De Lacy said she would be asking for audits of the board's policies and school programs, to see what works and what doesn't "in regards to student achievement."
She said she would also be asking "tough questions of the County Council in respect to housing, and affordable housing, and its placement" in the county.
Meanwhile, Jackie Scott, who emerged early as a challenger to Giles and De Lacy, came in last with 41,334 votes. Bob Ballinger came in fourth with 44,571 votes, and David Gertler had 43,403 votes.
Still, at 12:30 a.m., Scott said that although she was disappointed, she had no regrets.
"I was so fortunate to have so many people believe in me. ... I worked hard and I will continue to work hard, and continue to work for the kids no matter what happens," she said.
When early voting results were posted 8:30 p.m. Tuesday, the leaders were the same: Siddiqui was leading the race with 14,627 votes. De Lacy was second with 11,289 votes, while Giles was in third with 11,190.
Early voting in Howard County ran Saturday, Oct. 27 through Friday, Nov. 2 — extended because of Superstorm Sandy, which caused two days of early voting to be canceled.
Earlier in on election day, with just a couple hours left to vote in the general election, candidates expressed optimism as they reflected on their campaigns.
"I think (voters) want to build on the success we've made," said Giles, as she greeted voters at Mount View Middle School late Tuesday afternoon. "They want to make sure our children are taken care of and their money is well spent, and that we're working for the future."
Giles, who has served on the board since 2006, said she was encouraged by voter turnout, and felt good about her chances of re-election.
Other candidates also said they felt good about their chances.
"I'm excited for tomorrow, and excited for our children," said first-time candidate Scott, adding that she was "really, really optimistic and totally energized" about the election.
At Murray Hill Middle, Scott said having the support of both Howard and Prince's George's county executives, Ken Ulman and Rushern Baker, as well as County Council members Calvin Ball and Courtney Watson is humbling.
"I am so deeply appreciative of people who have supported me by encouraging me and providing advice and guidance," Scott said. "That they think enough of me to lend their help is heartwarming."
At Lisbon Elementary, Ballinger too said he was happy with the turnout, and grateful for the support of his friends throughout the campaign. He said he too felt good about his chances.
"People are looking for positive hope and change on the board, and I bring a bold vision, clear leadership and a passion for our children and giving them the best education possible," said Ballinger, who has run for the board twice before. "I have a firm sense of fiscal responsibility, so people can know we're spending their money correctly. ... (Voters) want someone who will listen to them."
Gertler, at Clarksville Middle, said people want a school board that includes "cooperation, collaboration, and people open to hearing the issues and working intelligently to solve the issues."

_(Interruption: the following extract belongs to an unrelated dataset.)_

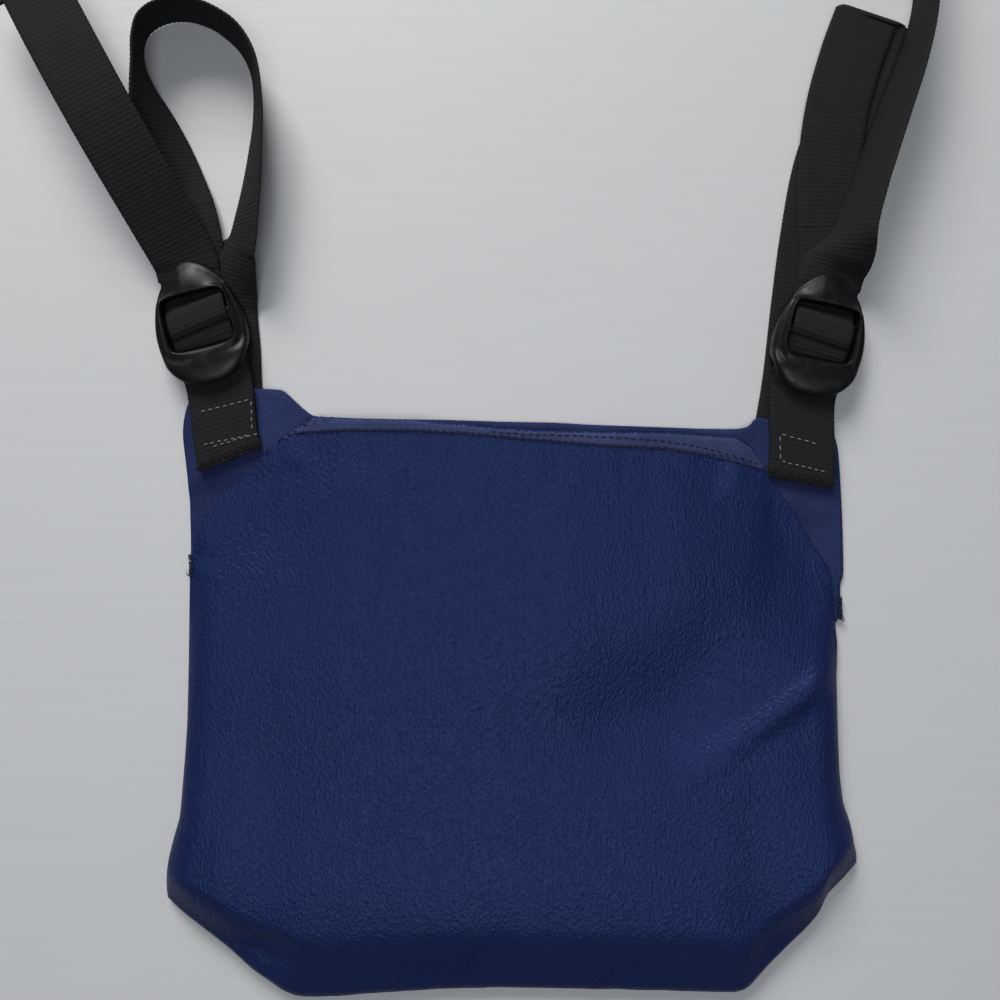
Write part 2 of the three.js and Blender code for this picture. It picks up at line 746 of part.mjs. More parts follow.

Gertler has run for the board before, in 2010. This time, he said he felt more well-informed about the issues, likely because of the various ballot questions, and were "doing their homework."
Gertler said he was running for the board to give back to the community.
"If you look at the challenges and opportunities we face for our kids, I have the right skills and expertise we need at this time to excel when we're looking at redistricting, STEM (science, technology, engineering and math) awareness, and infusing technology into the future of education," Gertler said.
At Swansfield Elementary, De Lacy said she felt her chances were "as good as anyone's."
"(I have a) deep understanding of public education, specifically Howard County education," De Lacy said. "That perspective would serve the children well. ... People are surprised when they realize I'm the only teacher on the ballot. I worked for a long period of my career in a school where student were identified as socio-economically challenged, and I can deal with diverse children — ethnically, socioeconomically. For me, it transcends race and (political) party."
Also at Swansfield, Siddiqui said she was pleased with voter turnout, and happy with the positive response she had gotten from people at the polls.
But she said she was not taking anything for granted.
"I think for the most part, people are satisfied with the education their children are getting," Siddiqui said. "But that's not to say more can't be done for their children. ... I think (voters) are looking for people who create a good balance on the board, who are advocating for their children, and that's what I do every day: I advocate for children."
Those six — Ballinger, De Lacy, Gertler, Giles, Scott and Siddiqui — were whittled down from an original field of 14 candidates in the April primary. During the primary, Siddiqui led the candidates, garnering 11,732 votes — f40 percent more thanDe Lacy, who earned the second-highest at 8,415. The votes ebbed down from there: Giles came in third with 7,612, followed by Scott with 7,326, Gertler with 7,286, and Ballinger with 6,232.
The primary field also included former board member Patricia Gordon, who retired in 2010, and board member Allen Dyer, who came in eighth place, falling short in his bid for a second term on the board.
Dyer has a long, contentious history with the board, either suing the body or representing people involved in litigation against it several times before his term began in 2008. His legal actions continued even while he was serving on the board, as he fought for greater transparency and protection of records. Ethics complaints were filed against him in 2010, but those charges were quietly dismissed in spring 2011.
Often at odds with Dyer, the board voted in June 2011 to request the Maryland State Board of Education remove him from his seat. That process has stretched out to over a year, as the case went before an administrative law judge, who has yet to make a recommendation to the state board. Such a recommendation, and a decision, is unlikely to be made before Dyer’s term ends in December.